Indeed, it might well be asked, who would want to be associated with an organisation that clearly puts profit and self-interest above the wellbeing and ongoing viability of its members’ businesses; unless that is, they have as much to gain from the DBID as Mr Mo Aswat.
Mosaic Partnership supremo, Mr Mo Aswat
However, my feeling is that mercy, compassion, empathy and sympathy are not, at least on previous form, attributes that the DBID company and its partners hold in any great measure. This sad reality is, it seems, all too readily confirmed by the liability order applications now being brought against those businesses who have not paid the blood-sucking DBID company.
At this crucial time, when lenders, central government, utility companies and many other institutions are striving to find ways to keep our local businesses afloat, SBC, ERYC and the Mosaic Partnership are turning the thumb-screws even tighter and demanding that 1,300 local businesses pay their DBID levy, no matter how many people suffer.
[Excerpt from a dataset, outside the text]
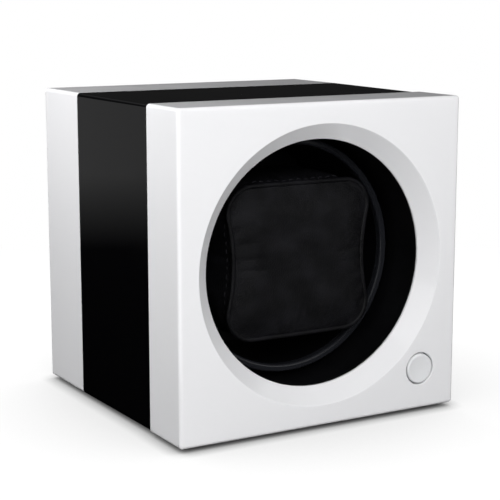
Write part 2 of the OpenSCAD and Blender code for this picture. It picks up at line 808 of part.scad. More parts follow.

Indeed, my gut feeling is that no matter how much hurt and pain these institutions and individuals inflict on those they seek to persecute nothing will deter them from ruthlessly pursuing their victims until they have extracted every last penny from them. For, as Leo Tolstoy so eloquently put it; “The greater the state, the more wrong and cruel its patriotism, and the greater is the sum of suffering upon which its power is founded”.